Celebrating communion as a community

Written on 11/03/2022
Matt V. Unger

In the face of church attendance decline, division, and moral failure, the eucharist should become more central

Writtenby Matt V. Unger 

How will church gatherings, services, and the Church as a whole change in the next few decades? As we move forward and try to discover what life will be like post lockdowns and post-pandemic the question of what’s next presses in—for pastors, church leaders, and attendees alike.

Churches must continue to gather because that is what church truly is, but what will those gatherings look like? And if we believe the words of Jesus that the Church will always persevere and nothing will overtake it, how will it keep going into the future?

As we look at churches across North America, we see division on multiple levels. With leaders failing morally and the overall health of the Church being in decline, we know we need some sort of change. Before the pandemic even started, there was a steady decline in Canadians being regularly involved in religious activity. 

By 2019, only 23 percent of Canadians participated in religious activity at least once a month, compared to 43 per cent in 1985. Statistics Canada reported that number dipping to 19 per cent once the pandemic started in 2020. We know there are many causes of this, but we need to ask ourselves, how can we change our gatherings to bring people back to looking at Jesus?

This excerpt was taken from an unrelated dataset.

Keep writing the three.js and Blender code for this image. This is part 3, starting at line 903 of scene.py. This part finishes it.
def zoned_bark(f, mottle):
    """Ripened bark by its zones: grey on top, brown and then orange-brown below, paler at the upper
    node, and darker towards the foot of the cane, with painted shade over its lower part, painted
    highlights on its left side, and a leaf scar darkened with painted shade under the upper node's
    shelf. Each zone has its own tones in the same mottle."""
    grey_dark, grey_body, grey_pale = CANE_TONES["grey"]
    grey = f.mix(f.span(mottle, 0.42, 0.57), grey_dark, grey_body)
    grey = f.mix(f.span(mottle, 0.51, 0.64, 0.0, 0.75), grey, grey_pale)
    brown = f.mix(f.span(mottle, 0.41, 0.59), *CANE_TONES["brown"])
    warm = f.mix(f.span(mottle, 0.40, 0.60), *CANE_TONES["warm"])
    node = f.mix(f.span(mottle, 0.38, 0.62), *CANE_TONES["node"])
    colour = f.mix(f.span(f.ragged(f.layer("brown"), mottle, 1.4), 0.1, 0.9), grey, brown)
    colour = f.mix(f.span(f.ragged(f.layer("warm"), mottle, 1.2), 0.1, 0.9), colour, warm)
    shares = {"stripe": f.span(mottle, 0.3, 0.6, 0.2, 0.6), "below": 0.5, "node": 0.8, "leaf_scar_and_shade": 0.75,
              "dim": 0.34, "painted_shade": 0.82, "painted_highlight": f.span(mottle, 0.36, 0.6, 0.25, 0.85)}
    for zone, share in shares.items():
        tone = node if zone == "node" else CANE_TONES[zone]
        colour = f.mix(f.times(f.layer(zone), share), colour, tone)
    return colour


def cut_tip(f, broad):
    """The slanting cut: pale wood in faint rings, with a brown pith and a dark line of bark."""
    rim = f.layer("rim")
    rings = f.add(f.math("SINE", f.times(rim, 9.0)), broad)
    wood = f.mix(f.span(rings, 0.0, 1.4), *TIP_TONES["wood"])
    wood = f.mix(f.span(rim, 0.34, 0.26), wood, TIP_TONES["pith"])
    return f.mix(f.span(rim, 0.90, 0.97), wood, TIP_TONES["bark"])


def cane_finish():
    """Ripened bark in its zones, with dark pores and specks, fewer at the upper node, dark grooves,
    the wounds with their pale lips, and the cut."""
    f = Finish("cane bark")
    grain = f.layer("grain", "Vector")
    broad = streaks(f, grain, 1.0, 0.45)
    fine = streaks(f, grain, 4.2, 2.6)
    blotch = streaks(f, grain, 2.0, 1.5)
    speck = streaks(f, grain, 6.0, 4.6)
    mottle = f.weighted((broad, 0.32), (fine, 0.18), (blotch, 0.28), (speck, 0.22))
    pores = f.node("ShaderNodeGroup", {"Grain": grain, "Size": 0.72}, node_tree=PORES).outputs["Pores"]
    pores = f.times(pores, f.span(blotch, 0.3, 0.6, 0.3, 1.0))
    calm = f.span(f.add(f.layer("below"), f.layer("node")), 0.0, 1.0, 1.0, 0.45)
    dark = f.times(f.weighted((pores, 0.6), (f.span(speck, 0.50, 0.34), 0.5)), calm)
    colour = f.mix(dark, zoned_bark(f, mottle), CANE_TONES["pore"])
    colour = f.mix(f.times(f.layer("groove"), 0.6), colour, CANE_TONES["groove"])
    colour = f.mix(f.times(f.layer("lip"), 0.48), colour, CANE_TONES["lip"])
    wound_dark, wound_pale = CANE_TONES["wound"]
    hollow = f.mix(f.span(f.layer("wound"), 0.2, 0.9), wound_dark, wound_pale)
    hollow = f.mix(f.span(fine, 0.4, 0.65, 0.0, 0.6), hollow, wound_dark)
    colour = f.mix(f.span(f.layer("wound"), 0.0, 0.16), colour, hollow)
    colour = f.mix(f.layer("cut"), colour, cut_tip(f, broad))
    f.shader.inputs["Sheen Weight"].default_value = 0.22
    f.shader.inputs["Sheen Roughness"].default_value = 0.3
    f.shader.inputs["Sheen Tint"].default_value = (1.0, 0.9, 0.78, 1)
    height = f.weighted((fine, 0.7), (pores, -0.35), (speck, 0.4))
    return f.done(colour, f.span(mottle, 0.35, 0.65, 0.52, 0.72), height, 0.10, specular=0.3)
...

If we are the gathered community of Christ, we must gather around something. In the future of the Church, I believe communion will take a larger role in our gatherings. 

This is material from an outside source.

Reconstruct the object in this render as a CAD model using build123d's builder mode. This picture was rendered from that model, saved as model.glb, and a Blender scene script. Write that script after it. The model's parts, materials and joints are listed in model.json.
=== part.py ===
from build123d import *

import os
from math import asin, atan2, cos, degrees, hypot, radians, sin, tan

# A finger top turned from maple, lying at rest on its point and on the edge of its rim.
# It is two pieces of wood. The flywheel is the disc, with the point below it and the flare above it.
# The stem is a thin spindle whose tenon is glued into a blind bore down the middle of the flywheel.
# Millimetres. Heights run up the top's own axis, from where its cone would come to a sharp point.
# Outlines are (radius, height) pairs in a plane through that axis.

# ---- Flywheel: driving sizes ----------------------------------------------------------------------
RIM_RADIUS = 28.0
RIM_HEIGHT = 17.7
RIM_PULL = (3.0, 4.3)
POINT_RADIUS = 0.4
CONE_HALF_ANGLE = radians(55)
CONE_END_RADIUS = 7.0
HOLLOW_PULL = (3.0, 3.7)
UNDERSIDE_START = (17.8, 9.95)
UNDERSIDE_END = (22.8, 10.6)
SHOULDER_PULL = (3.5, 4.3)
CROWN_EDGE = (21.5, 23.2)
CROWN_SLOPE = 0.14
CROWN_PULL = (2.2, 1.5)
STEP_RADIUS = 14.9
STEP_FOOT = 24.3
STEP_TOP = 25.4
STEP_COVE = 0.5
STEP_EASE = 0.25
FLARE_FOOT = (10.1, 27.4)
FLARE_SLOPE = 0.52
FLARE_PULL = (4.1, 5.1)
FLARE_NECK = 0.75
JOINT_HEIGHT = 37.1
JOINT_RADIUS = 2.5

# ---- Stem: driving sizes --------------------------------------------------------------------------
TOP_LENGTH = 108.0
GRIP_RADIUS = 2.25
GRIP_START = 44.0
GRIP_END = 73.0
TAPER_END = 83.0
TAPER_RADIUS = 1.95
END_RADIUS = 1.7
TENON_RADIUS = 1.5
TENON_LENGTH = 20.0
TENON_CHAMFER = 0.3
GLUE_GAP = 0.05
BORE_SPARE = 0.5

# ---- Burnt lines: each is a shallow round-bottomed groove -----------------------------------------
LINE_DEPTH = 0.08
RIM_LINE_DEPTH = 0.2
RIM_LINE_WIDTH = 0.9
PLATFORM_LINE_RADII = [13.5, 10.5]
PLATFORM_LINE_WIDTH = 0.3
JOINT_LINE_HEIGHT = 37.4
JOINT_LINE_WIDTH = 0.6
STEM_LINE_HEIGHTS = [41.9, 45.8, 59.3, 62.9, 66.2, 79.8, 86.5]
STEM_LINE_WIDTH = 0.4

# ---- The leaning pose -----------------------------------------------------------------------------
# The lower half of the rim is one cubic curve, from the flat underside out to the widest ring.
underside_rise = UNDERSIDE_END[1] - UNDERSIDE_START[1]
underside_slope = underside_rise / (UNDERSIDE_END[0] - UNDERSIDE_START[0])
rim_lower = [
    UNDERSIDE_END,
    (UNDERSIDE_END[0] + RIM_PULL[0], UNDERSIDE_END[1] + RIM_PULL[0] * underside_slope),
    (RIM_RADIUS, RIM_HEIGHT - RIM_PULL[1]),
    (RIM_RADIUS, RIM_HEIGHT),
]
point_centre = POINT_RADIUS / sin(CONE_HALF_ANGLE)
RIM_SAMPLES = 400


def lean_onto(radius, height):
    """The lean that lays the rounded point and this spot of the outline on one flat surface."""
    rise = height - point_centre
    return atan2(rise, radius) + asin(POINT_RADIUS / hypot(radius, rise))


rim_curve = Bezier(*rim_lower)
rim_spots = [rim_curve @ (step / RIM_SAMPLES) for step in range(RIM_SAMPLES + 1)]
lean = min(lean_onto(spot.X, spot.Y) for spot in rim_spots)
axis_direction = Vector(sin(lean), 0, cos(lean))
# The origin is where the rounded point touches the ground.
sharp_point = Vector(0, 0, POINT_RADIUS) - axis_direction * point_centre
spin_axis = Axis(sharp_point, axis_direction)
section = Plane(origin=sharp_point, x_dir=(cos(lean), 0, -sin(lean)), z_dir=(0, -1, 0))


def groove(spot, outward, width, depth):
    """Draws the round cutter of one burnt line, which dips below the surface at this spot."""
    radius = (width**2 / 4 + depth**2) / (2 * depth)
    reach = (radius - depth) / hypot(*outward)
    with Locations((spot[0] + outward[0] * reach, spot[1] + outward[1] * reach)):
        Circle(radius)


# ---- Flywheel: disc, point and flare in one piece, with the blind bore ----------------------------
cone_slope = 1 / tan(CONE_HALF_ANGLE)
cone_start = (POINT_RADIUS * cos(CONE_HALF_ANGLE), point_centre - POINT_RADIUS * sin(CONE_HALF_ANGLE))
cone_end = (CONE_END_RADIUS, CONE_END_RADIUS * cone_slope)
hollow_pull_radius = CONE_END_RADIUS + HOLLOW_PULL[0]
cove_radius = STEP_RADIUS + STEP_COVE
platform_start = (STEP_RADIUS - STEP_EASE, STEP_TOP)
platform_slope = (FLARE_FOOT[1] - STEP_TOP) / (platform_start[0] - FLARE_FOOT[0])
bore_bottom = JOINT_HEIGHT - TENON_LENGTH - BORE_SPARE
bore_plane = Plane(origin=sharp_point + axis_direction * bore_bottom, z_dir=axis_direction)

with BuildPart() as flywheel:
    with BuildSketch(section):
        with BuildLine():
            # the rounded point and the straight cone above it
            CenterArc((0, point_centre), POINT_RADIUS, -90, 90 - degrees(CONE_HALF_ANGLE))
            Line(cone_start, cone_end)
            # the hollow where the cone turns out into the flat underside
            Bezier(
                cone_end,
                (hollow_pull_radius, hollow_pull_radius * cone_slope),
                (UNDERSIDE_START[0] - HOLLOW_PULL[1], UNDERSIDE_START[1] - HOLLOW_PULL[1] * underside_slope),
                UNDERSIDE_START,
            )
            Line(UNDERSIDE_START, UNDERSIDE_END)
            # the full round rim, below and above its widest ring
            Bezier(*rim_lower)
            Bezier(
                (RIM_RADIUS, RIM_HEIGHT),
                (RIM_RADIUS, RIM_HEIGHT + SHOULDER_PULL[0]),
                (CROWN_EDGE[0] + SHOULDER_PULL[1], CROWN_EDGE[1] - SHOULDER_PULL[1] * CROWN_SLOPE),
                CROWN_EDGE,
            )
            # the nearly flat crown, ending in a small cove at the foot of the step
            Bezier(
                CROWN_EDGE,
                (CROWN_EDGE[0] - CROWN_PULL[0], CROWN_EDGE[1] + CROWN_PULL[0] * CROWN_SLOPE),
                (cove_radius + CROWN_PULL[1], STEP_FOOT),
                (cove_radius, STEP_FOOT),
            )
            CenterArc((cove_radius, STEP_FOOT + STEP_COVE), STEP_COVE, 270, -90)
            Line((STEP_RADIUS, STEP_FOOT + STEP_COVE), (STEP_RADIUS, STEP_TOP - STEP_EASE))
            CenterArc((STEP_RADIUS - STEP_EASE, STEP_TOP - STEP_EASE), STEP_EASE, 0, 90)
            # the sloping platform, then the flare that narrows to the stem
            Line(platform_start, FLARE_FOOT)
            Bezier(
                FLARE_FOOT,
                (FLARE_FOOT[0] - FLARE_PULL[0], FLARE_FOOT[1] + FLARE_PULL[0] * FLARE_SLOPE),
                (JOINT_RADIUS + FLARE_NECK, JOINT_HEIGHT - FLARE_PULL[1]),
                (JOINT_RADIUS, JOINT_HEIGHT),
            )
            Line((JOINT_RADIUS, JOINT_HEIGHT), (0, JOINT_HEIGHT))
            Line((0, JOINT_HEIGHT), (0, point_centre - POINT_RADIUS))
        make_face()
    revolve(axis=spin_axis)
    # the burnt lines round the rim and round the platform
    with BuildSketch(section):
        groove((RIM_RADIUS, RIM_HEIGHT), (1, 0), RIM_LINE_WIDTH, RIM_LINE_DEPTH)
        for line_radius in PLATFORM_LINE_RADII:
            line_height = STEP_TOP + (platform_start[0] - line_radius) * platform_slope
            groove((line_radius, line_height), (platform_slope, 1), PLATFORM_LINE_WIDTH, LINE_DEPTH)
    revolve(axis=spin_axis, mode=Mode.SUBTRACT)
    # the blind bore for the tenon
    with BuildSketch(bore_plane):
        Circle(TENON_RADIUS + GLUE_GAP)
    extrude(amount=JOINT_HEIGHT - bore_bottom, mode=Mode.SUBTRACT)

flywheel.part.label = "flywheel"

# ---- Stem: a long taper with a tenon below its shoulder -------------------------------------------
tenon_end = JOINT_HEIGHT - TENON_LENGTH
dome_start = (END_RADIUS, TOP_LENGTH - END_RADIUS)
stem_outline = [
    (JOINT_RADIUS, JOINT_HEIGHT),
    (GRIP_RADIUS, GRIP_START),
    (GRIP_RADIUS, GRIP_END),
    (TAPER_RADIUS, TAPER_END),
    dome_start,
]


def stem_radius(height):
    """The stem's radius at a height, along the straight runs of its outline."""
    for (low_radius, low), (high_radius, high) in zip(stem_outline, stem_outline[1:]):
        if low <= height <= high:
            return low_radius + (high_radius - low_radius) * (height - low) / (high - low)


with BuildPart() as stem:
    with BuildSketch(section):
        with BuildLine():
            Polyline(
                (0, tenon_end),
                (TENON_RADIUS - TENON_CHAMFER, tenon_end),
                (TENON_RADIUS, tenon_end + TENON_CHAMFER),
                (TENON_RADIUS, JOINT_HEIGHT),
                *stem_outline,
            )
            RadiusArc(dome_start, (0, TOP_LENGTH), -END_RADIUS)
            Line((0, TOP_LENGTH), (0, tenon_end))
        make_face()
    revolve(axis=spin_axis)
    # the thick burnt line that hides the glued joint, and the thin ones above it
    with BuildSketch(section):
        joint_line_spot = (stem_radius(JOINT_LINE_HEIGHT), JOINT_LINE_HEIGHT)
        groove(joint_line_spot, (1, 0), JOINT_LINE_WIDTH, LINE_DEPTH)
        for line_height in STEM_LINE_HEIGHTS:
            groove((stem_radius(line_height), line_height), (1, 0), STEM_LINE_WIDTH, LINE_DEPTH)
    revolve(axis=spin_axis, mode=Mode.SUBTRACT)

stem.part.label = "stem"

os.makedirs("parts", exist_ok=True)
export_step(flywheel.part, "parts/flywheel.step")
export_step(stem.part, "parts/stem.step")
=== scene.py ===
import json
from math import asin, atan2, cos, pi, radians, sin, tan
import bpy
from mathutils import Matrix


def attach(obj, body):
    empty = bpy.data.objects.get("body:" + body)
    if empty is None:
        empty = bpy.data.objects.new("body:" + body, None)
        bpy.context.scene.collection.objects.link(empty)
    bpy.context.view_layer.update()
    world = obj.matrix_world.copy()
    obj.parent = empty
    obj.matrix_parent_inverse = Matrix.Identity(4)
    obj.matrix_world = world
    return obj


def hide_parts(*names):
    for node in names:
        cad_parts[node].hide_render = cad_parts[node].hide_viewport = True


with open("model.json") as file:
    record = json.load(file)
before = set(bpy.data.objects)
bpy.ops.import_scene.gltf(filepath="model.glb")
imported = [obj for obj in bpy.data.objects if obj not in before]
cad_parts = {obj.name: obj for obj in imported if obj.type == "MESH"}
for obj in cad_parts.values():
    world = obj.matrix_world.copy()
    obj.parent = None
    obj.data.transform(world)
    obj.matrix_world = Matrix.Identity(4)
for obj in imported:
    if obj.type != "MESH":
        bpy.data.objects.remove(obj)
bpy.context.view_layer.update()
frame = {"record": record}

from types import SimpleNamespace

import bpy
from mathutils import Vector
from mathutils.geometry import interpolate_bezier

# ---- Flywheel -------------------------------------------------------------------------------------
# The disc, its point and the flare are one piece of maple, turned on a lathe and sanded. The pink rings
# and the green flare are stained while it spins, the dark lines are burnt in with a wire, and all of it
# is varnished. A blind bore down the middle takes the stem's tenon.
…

Depending on your church tradition, communion may already play a large and central part in your worship experience. But for some Evangelical churches, the sacrament of communion has become a checklist experience once a month or less. Something that takes up more time in our service, so we need to cut something else out. 

This has been my experience. Growing up in church, I never really knew what the purpose of communion was. I knew the scriptures that were read, and things that were done and said, but it never registered with me. I didn’t understand fully what the purpose of this practice was, and it seemed like everyone else was running through the motions. 

This is not what Jesus intended communion to be, and it was not how the early Church celebrated it. Jesus wanted their taking of communion to be a time of remembrance. 

First, we remember what Jesus has done for us, with the words so often repeated before we take the bread and the cup: “This is my body, this is my blood, do this in remembrance of me.” We remember what Jesus has done for us and others. Remember His broken body, His new covenant with us, and that we need that redemption that He offers. 

That cannot become a checkmark-type celebration for us. If we are called to be Christ’s followers we must remember what has made us followers of Him. It is the new life that He gives us. Having spent time serving in various churches, the temptation is there to rush through Communion because there are so many things to do and all of it seems important. We must change our mindset in how we view it, though.

Communion is not a to-do item; it is a celebration.

Second, we remember that He is coming back. We take part in the Lord’s Supper until He returns. Remembering that Jesus is coming back is our great hope. Though leaders fail and the Church faces hardship, our God is still the Lord of all. He has risen from the dead and is returning one day to bring about a new heaven and new earth. That is what we look forward to. We cannot forget this because it helps us to move forward no matter what hardship we face here and now. 

Third, we remember that we are a part of one body. Communion connects us as equals, all people in need of the redemption of Jesus and looking forward to His great hope. Gathering around the Lord’s table is not a solo activity. It must be done together, in unity. 

That is why the Apostle Paul was so adamant about church unity when meeting together to take communion. In 1 Corinthians 11 he describes a group of people—likely wealthier, more connected people—who were meeting together before everyone else, to celebrate, while the other believers were left with scraps. Paul wanted them to be all together and take part together because when we gather and remember through the shared act of eating and drinking, our differences and divisions can start to melt away. 

So as we move forward as the church, leaders will likely continue to fail, divisions in churches will continue, and we will still struggle with what the Church must do, but may we never forget Jesus. Jesus called us to continue the ceremony of communion until He returns, and because of that, we keep doing it. Not out of vain repetition or as something that just takes up time, but rather as a sacred time of remembering Him. And in all of that, may we never forget what He has done, what He will do, and how He unites us all together.